The memory.high boundary on the other hand can be set much more conservatively. When hit, it throttles allocations by forcing them into direct reclaim to work off the excess, but it never invokes the OOM killer. As a result, a high boundary that is chosen too aggressively will not terminate the processes, but instead it will lead to gradual performance degradation. The user can monitor this and make corrections until the minimal memory footprint that still gives acceptable performance is found.

In extreme cases, with many concurrent allocations and a complete breakdown of reclaim progress within the group, the high boundary can be exceeded. But even then it’s mostly better to satisfy the allocation from the slack available in other groups or the rest of the system than killing the group.

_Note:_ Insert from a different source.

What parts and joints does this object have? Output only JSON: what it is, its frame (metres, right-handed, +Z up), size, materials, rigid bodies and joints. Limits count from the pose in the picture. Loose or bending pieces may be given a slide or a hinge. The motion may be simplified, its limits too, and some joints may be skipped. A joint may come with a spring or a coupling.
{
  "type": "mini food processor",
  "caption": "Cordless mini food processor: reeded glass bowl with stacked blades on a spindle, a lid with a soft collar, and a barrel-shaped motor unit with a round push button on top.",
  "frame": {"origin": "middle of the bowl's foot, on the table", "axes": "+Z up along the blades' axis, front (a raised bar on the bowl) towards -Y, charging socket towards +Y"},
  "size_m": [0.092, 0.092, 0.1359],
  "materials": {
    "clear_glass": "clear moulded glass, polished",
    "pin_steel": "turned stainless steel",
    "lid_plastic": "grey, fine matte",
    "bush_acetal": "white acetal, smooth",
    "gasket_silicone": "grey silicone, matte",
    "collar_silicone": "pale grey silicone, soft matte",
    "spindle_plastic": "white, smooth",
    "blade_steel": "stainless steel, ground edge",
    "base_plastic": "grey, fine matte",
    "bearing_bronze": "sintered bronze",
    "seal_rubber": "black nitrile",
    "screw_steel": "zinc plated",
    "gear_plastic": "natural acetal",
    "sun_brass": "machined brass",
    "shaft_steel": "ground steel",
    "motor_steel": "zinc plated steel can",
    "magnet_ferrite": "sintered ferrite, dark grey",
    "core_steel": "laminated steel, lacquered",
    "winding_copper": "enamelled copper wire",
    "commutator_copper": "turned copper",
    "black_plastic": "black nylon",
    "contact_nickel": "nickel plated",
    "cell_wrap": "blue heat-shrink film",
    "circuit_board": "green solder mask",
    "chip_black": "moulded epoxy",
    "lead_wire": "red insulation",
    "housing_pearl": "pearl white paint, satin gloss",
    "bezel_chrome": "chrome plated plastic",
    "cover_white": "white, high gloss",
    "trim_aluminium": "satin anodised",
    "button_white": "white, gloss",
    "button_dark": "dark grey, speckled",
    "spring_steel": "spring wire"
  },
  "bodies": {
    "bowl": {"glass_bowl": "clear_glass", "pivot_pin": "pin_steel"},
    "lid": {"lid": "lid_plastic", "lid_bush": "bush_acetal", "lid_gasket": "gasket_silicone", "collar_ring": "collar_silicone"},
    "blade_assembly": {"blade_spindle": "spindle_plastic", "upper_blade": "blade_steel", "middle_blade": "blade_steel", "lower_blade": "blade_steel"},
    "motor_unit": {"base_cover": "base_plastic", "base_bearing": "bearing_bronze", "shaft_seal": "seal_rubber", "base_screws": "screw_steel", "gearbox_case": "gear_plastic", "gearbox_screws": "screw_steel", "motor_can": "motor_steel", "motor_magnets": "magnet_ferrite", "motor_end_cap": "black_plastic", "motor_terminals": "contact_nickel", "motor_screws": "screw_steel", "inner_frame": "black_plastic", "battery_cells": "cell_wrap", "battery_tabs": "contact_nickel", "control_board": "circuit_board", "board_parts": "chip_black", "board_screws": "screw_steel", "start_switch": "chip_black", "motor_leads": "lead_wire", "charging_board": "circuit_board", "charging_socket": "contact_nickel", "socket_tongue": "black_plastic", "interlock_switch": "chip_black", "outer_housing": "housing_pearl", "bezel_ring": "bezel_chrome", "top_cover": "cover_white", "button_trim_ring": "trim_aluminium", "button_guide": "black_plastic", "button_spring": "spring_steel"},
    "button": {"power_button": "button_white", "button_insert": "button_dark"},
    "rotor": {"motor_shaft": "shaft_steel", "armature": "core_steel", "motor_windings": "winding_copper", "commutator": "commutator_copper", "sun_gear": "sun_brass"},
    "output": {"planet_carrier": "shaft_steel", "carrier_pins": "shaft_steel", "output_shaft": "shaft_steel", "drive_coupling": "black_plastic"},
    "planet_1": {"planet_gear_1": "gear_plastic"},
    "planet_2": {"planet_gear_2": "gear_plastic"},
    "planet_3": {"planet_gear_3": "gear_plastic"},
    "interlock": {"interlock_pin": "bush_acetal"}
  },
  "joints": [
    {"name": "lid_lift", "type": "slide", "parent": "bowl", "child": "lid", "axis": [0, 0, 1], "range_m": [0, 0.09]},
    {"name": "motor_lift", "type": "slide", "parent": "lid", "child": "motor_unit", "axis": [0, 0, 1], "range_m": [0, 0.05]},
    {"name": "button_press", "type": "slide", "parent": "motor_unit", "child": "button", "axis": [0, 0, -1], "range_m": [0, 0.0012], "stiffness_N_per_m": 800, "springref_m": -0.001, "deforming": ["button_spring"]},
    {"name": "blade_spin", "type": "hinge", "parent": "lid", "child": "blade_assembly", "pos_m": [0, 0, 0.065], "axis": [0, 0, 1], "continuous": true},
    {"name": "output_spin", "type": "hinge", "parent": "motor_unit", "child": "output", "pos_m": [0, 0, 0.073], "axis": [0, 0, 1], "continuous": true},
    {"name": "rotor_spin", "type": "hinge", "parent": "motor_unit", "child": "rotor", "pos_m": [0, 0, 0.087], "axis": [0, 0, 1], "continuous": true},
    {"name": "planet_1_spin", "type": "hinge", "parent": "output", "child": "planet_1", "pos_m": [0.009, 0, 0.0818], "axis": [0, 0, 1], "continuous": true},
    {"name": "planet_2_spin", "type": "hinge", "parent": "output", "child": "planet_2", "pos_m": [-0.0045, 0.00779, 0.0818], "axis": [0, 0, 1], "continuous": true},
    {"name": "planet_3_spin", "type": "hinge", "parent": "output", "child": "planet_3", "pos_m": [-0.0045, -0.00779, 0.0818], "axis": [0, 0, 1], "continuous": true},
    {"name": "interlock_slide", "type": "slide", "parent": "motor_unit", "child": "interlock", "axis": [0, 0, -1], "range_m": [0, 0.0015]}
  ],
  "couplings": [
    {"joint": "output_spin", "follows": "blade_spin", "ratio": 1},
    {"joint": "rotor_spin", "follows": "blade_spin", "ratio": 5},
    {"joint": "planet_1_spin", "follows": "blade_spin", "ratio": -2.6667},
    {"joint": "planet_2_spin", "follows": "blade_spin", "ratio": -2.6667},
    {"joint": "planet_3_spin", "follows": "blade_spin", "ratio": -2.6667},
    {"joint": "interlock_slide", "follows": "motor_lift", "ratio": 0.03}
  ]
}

Otherwise, memory.max is there to limit this type of spillover and ultimately contain buggy or even malicious applications.

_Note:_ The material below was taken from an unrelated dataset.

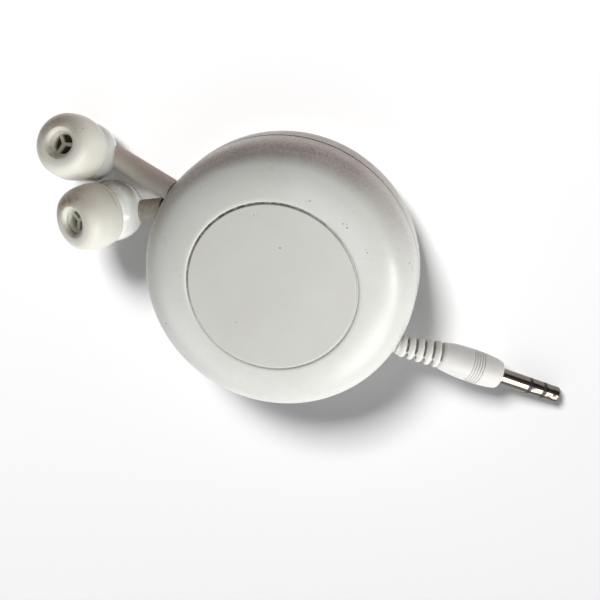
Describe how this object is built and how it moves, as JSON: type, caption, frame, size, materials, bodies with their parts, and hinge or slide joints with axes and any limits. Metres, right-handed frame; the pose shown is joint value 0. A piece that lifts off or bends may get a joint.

Setting the original memory.limit_in_bytes below the current usage was subject to a race condition, where concurrent charges could cause the limit setting to fail. memory.max on the other hand will first set the limit to prevent new charges, and then reclaim and OOM kill until the new limit is met - or the task writing to memory.max is killed.

The combined memory+swap accounting and limiting is replaced by real control over swap space.

The main argument for a combined memory+swap facility in the original cgroup design was that global or parental pressure would always be able to swap all anonymous memory of a child group, regardless of the child’s own (possibly untrusted) configuration. However, untrusted groups can sabotage swapping by other means - such as referencing its anonymous memory in a tight loop - and an admin can not assume full swappability when overcommitting untrusted jobs.

For trusted jobs, on the other hand, a combined counter is not an intuitive userspace interface, and it flies in the face of the idea that cgroup controllers should account and limit specific physical resources. Swap space is a resource like all others in the system, and that’s why unified hierarchy allows distributing it separately.